Conseguenze da botti

                        

   Nel precedente post ho parlato della mancata campagna di prevenzione contro i botti di fine anno ed ero giunta alla conclusione che con i problemi seri che abbiamo, forse lo stato non ha avuto il tempo di occuparsene, ma lo ha fatto in ultima giornata ricordando la pericolosità e sequestrando i botti non a norma.    Credevo, e come me tanti altri, che la crisi e la mancanza di soldi tenessero i fanatici dello scoppio facile lontani dai botti, invece no anche quest'anno, nonostante ci sia stato un netto calo rispetto al capodanno del 2012, le conseguenze dei botti restano pesanti. Infatti fra i numerosi feriti, alcuni anche gravi, un bambino ha perso la mano, un altro ha riportato lesioni all'occhio e ustioni al volto e un signore ha subito l'amputazione dell'arto inferiore. Strano come l'ostinazione possa far ignorare che aggravarsi di ulteriori problemi, significhi peggiorare una situazione già precaria e fragile: un bimbo che subisce una mutilazione è un bambino che richiede cure speciali, ossia costi aggiuntivi, lo stesso dicasi per il bambino con la lesione all'occhio e per quell'uomo con la mano amputata, nonché per tutti gli altri feriti. 

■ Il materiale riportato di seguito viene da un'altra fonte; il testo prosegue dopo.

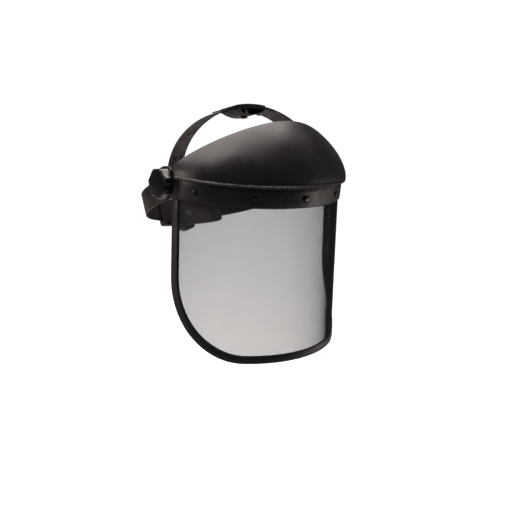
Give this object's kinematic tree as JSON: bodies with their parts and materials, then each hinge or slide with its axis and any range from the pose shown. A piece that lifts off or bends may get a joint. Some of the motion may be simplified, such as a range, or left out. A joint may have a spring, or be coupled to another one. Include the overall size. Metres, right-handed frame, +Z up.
{
  "type": "face shield",
  "caption": "Head-worn face shield: domed crown with a curved wire-mesh window, flipping up on two friction pivots of a ratchet headgear.",
  "frame": {"origin": "midway between the two tilt pivots, on the pivot line, inside the wearer's head space", "axes": "+X to the wearer's left along the pivot line, +Y to the back of the head, +Z up"},
  "size_m": [0.2648, 0.2491, 0.2665],
  "materials": {
    "crown_plastic": "satin",
    "band_plastic": "satin",
    "screen_wire": "satin",
    "binding_vinyl": "satin",
    "stud_plastic": "satin",
    "strap_plastic": "satin",
    "sweat_foam": "matte",
    "knob_plastic": "gloss",
    "zinc_steel": "satin",
    "insert_brass": "satin",
    "washer_fibre": "matte",
    "nylon_white": "satin"
  },
  "bodies": {
    "headgear": {"brow_band": "strap_plastic", "sweatband": "sweat_foam", "side_plate_right": "strap_plastic", "side_plate_left": "strap_plastic", "crown_strap_right": "strap_plastic", "crown_strap_left": "strap_plastic", "strap_keeper": "strap_plastic", "strap_peg": "knob_plastic", "nape_strap_right": "strap_plastic", "nape_strap_left": "strap_plastic", "strap_rivets": "stud_plastic", "ratchet_backing": "strap_plastic", "ratchet_cover": "strap_plastic", "cover_screws": "zinc_steel", "detent_ring": "nylon_white", "pivot_bolt_right": "zinc_steel", "pivot_bolt_left": "zinc_steel", "inner_washer_right": "washer_fibre", "inner_washer_left": "washer_fibre", "outer_washer_right": "washer_fibre", "outer_washer_left": "washer_fibre"},
    "crown": {"crown_shell": "crown_plastic", "window_band": "band_plastic", "mesh_window": "screen_wire", "window_binding": "binding_vinyl", "window_studs": "stud_plastic", "stud_clips": "nylon_white"},
    "tilt_knob_r": {"tilt_knob_right": "knob_plastic", "knob_insert_right": "insert_brass", "steel_washer_right": "zinc_steel"},
    "tilt_knob_l": {"tilt_knob_left": "knob_plastic", "knob_insert_left": "insert_brass", "steel_washer_left": "zinc_steel"},
    "nape_knob": {"ratchet_knob": "knob_plastic", "ratchet_pinion": "nylon_white", "knob_screw": "zinc_steel"}
  },
  "joints": [
    {"name": "crown_flip", "type": "hinge", "parent": "headgear", "child": "crown", "pos_m": [0, 0, 0], "axis": [-1, 0, 0], "range_deg": [0, 92]},
    {"name": "tilt_knob_right_turn", "type": "hinge", "parent": "headgear", "child": "tilt_knob_r", "pos_m": [-0.127, 0, 0], "axis": [-1, 0, 0], "range_deg": [0, 270]},
    {"name": "tilt_knob_left_turn", "type": "hinge", "parent": "headgear", "child": "tilt_knob_l", "pos_m": [0.127, 0, 0], "axis": [1, 0, 0], "range_deg": [0, 270]},
    {"name": "nape_knob_turn", "type": "hinge", "parent": "headgear", "child": "nape_knob", "pos_m": [0, 0.12051, -0.07137], "axis": [0, 0.8746, -0.4848], "continuous": true}
  ]
}
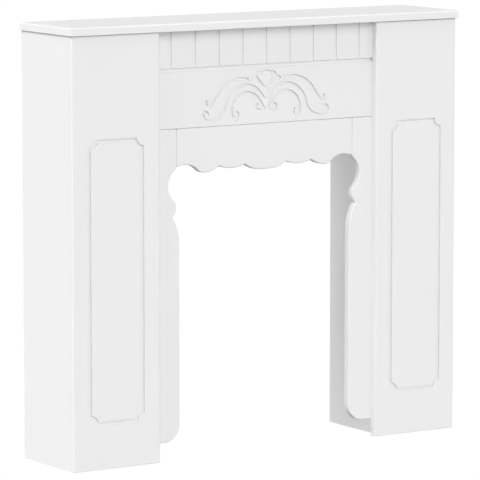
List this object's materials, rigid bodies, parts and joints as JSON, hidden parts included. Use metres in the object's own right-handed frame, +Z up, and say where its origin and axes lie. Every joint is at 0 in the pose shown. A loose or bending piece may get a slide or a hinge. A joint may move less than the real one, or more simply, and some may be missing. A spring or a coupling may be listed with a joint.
{
  "type": "fireplace mantelpiece",
  "caption": "White painted fireplace mantelpiece: hollow grooved columns, a frieze with beads and carved scrolls, a scalloped apron, shaped jambs and a plain shelf.",
  "frame": {"origin": "on the floor, in the middle of the whole footprint, shelf overhang included", "axes": "+X to the right as seen from the room, +Y towards the wall behind, +Z up"},
  "size_m": [1.008, 0.217, 0.95],
  "materials": {
    "white_paint": "satin white paint on smooth wood-fibre board"
  },
  "bodies": {
    "root": {"mantel_shelf": "white_paint", "left_column_face": "white_paint", "left_column_outer_side": "white_paint", "left_column_inner_side": "white_paint", "right_column_face": "white_paint", "right_column_outer_side": "white_paint", "right_column_inner_side": "white_paint", "left_jamb": "white_paint", "right_jamb": "white_paint", "frieze": "white_paint", "apron": "white_paint"}
  },
  "joints": []
}
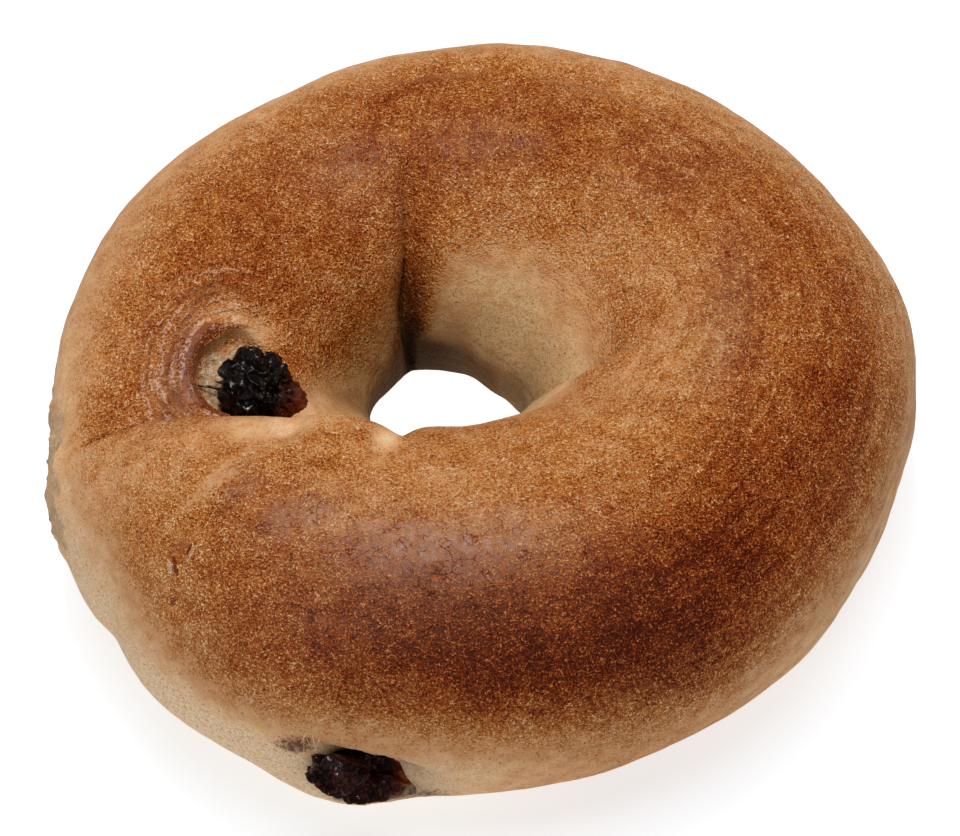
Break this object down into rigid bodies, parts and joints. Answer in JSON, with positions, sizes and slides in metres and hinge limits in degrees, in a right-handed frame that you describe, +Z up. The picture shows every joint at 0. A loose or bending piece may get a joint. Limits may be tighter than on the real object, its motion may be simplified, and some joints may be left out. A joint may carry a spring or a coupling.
{
  "type": "bagel",
  "caption": "Baked cinnamon raisin bagel: a hand-rolled ring of dough with one end lapped over the other, a round hole and raisins breaking through the crust.",
  "frame": {"origin": "middle of the base, on the surface that the bagel rests on", "axes": "+Z up through the hole, -Y towards the side with the lower raisin, +X to the right of it"},
  "size_m": [0.1092, 0.1088, 0.0401],
  "materials": {
    "crust": "baked crust, golden to dark brown, finely blistered, with a soft sheen on the crown and a pale, floury base and hole",
    "raisin": "wrinkled and glossy, near black with dark red-brown edges"
  },
  "bodies": {
    "root": {"dough": "crust", "raisin_top": "raisin", "raisin_side": "raisin"}
  },
  "joints": []
}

   Abbiamo una nazione che stenta a rialzarsi, è come un malato indebolito che sta perdendo le sue difese immunitarie, quel malato non può permettersi nuove infezioni. La gente, nonostante sia disperata economicamente e moralmente, continua a comportarsi come fosse un ragazzino discolo che ignora gli avvertimenti dei genitori. La salute è un bene prezioso ed è con essa che si può combattere contro le avversità: la forza interiore e fisica giunge dalla salute e mai come in questo momento è necessaria. 
   I veri botti li hanno fatti gli aumenti che son scattati dal 1° gennaio, autostrade, bollette e carburanti, tasse in crescita: si stima che per il 2014 si avrà un rincaro di 1400 euro all'anno. Siamo spremuti come limoni che di vitamina C non ne posseggono quasi più, altro che lasciarsi fiaccare da ludici comportamenti ormai andati in pensione: anche il gioco ha i suoi tempi e questo è un tempo in cui non è concesso smarrirsi dietro petardi dannosi che di lieto non hanno nulla. Auguriamoci che il giorno di chiusura alle festività natalizie non faccia riesplodere qualche botto dimenticato!